Le docteur [N], médecin-consultant, qui a pris connaissance à l’audience du 25 septembre 2024 du dossier de Mme [I] transmis par la caisse primaire d’assurance maladie de la Loire Atlantique ainsi que des pièces confidentielles communiquées par le service médical de la caisse, indique qu’en toute hypothèse, l’absence d’antécédents n’est pas la preuve d’un état non fragile précédemment; que l’on ne sait rien de l’intégrité mentale antérieure du sujet ; qu’il n’est pas fait état d’asthénie dans les pièces médicales; que l’on peut avoir des doutes quant à l’existence de troubles séquellaires, ainsi que sur le lien entre la pathologie et le travail.

Pour un plus ample exposé des moyens et prétentions des parties, le tribunal, conformément à l’article 455 du code de procédure civile, renvoie expressément aux conclusions déposées au greffe du tribunal et soutenues à l’audience, ainsi qu’à l’ensemble des pièces communiquées et aux prétentions orales telles qu’elles sont rappelées ci-dessus.

La décision a été mise en délibéré au 22 novembre 2024.

Par ordonnance du 22 novembre 2024, cette date a été prorogée au 17 janvier 2025, puis prorogée au 31 janvier 2025.

PAR CES MOTIFS

Le tribunal, statuant publiquement et en premier ressort, par jugement contradictoire, mis à disposition au greffe :

– Dit recevable l’instance introduite par la société [4];
– Fixe à 5 % à la date du 1er mars 2021 le taux d’incapacité permanente partielle de Mme [I], opposable à la société [4];
– Déboute les parties de leurs demandes plus amples ou contraires;
– Déboute la société [4] de sa demande d’indemnité au titre de l’article 700 du code de procédure civile;
– Condamne la caisse primaire d’assurance maladie de la Loire Atlantique aux dépens.

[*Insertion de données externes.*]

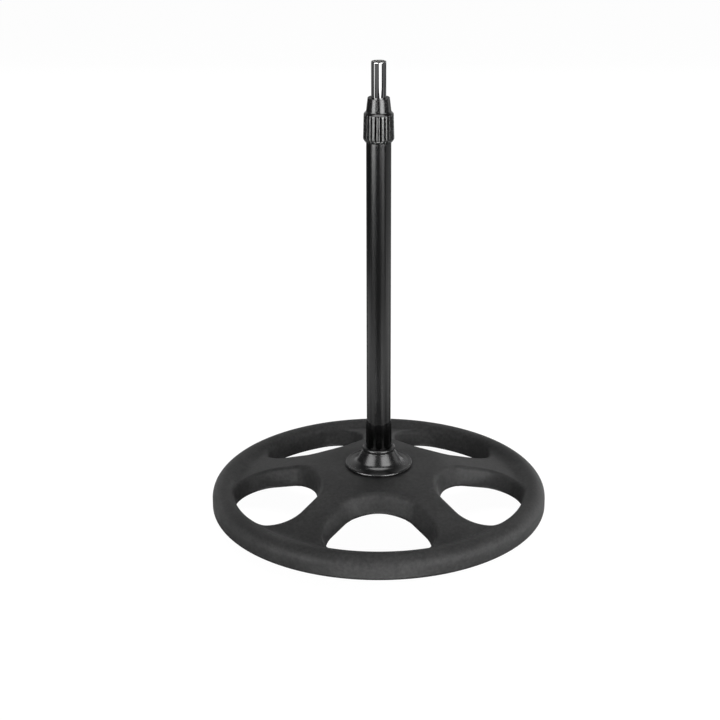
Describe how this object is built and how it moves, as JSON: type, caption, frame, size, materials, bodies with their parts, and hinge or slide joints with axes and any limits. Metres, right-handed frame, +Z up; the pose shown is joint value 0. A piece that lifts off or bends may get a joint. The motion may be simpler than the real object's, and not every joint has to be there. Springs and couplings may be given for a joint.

RAPPELLE que conformément aux dispositions des articles 34 et 538 du code de procédure civile et R. 211-3 du code de l’organisation judiciaire, les parties disposent d’un délai d’UN MOIS à compter de la notification de la présente décision pour en INTERJETER APPEL ;

AINSI JUGÉ ET PRONONCÉ par mise à disposition du jugement au greffe du tribunal le 31 janvier 2025, les parties en ayant été préalablement avisées dans les conditions prévues au deuxième alinéa de l’article 450 du code de procédure civile, la minute étant signée par Monsieur Hubert LIFFRAN, Président, et par Loïc TIGER, Greffier.